▶ [Your task]: Print, exactly as they stand, the lines from the start of the listing to the line containing "import Module from", inclusive.

▶ [Data segment]:

※

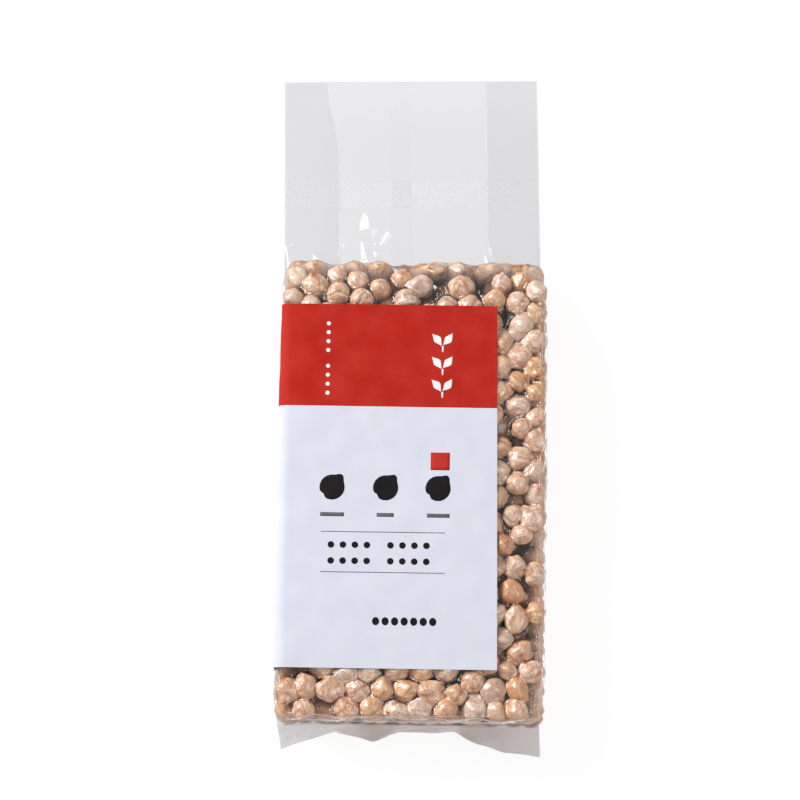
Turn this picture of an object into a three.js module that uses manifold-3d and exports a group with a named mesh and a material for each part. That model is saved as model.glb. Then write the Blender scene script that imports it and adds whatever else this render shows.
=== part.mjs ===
// A vacuum-packed brick of chickpeas lying on its back, in millimetres.
// +Z points up out of the front face, +Y runs towards the open end of the film, +X is the pack's right.
// The film clings to the peas, so the filled bag is one solid whose skin is the peas' relief.
// The origin lies on the surface that the pack rests on, below the middle of its bounding box.
import * as THREE from "three";
import { ConvexHull } from "three/addons/math/ConvexHull.js";
import { mergeVertices } from "three/addons/utils/BufferGeometryUtils.js";
import Module from "manifold-3d";

const wasm = await Module();
wasm.setup();

// Driving dimensions
const PACK_WIDTH = 103.6;
const PACK_THICKNESS = 40;
const BRICK_BOTTOM = -122.4;
const BRICK_TOP = 58;
const EDGE_RADIUS = 3.5;
// How square the film's corners stand, seen from the front: 2 is a plain round corner
const CORNER_POWER = 3;
const PEA_PITCH = 9.6;
// How far the peas' film stands inside the pack's right side
const FILM_STAND = 0.4;
const SEED = 41;

// The printed label: one sheet round the front, the left side and the back
const LABEL = { right: 32.3, bottom: -102.7, top: 37.3, thickness: 0.3, arcSteps: 6 };
// The label's right-hand edge is cut a little aslant: how far it runs left for each step up
const LABEL_SLANT = 0.0075;
// Points this close to the right-hand edge belong to it
const LABEL_EDGE_REACH = 0.1;
// How far the peas stay below the label's outer face
const LABEL_STAND = 0.6;

// The shoulder, where front and back close in on the flat film
const SHOULDER = { start: 41, endShare: 0.34, sideTuck: 1.6 };

// The flat, unfilled end of the film tube, turned a little about the middle of its root
const FLAP = {
  width: 100.2,
  rows: [51, 57, 60, 64, 69, 75, 81.5, 86.5, 91.6, 99, 107, 116, 125, 133.3],
  columns: 18,
  thickness: 0.6,
  leanDegrees: 1.2,
  rootShift: -0.9,
  droop: 3,
  wave: 0.7,
  waveAcross: 2.6,
  waveUp: 2,
  waveEnd: 1.6,
};
// Where front and back film part again, towards the peas, squarely up to the side edges
const WEB = { length: 16, height: 4.5, squareness: 6 };
const SEAL = { from: 81.5, to: 91.6, swell: 0.2 };
const GUSSET = { depth: 20.8, swell: 0.25 };
const BACK_SEAM = { left: -8, right: 0, thickness: 0.35, endGap: 0.5, rows: 12 };

// The cut edge of the bottom seal: [x, how far it shows below the brick], left to right
const FIN_LENGTH = 12.5;
const FIN_THICKNESS = 0.6;
const FIN_ROOT_DEPTH = 8;
const FIN_COLUMNS = 30;
const FIN_ROWS = 3;
const FIN_EDGE = [
  [-49.4, 9.2],
  [-28.4, 2.3],
  [-13.6, 6],
  [-3.3, 2.3],
  [18, 2],
  [26.9, 6.6],
  [36.5, 9.6],
  [49.6, 11.4],
];

// Relief of the film over one pea, as depths below the pea's crown
const RELIEF = { crownSpread: 0.5, ring: 0.6, ringDepth: 0.9, saddle: 1.8, pit: 2.8, beak: 0.3 };
// Under the label the relief is left out: its depth, its margin inside the label and its spacing
const FLAT_DEPTH = 0.2;
const COVER_MARGIN = 5;
const COVERED_PITCH = 26;
// How the crowns push each other apart: how far in pitches, how strongly and how often
const SPREAD = { reach: 1.25, push: 0.24, rounds: 70 };
// The rounded box has a little less area than the plain one
const ROUNDED_AREA_SHARE = 0.94;
// How each face is raised towards its middle before the hull: the share and the squared reach
const HULL_LIFT = { share: 4e-4, reach: 1.6e4 };
const SWAP_ROUNDS = 60;
// More than the number of crowns, so that a pair of them makes one number
const PAIR_BASE = 4096;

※

▶ [Worked answer]:
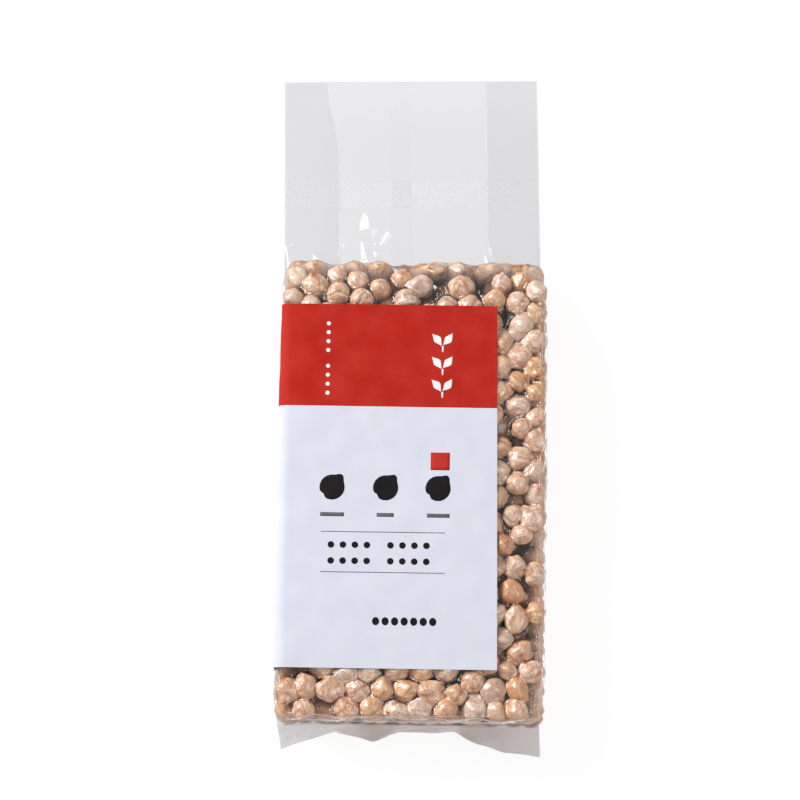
Turn this picture of an object into a three.js module that uses manifold-3d and exports a group with a named mesh and a material for each part. That model is saved as model.glb. Then write the Blender scene script that imports it and adds whatever else this render shows.
=== part.mjs ===
// A vacuum-packed brick of chickpeas lying on its back, in millimetres.
// +Z points up out of the front face, +Y runs towards the open end of the film, +X is the pack's right.
// The film clings to the peas, so the filled bag is one solid whose skin is the peas' relief.
// The origin lies on the surface that the pack rests on, below the middle of its bounding box.
import * as THREE from "three";
import { ConvexHull } from "three/addons/math/ConvexHull.js";
import { mergeVertices } from "three/addons/utils/BufferGeometryUtils.js";
import Module from "manifold-3d";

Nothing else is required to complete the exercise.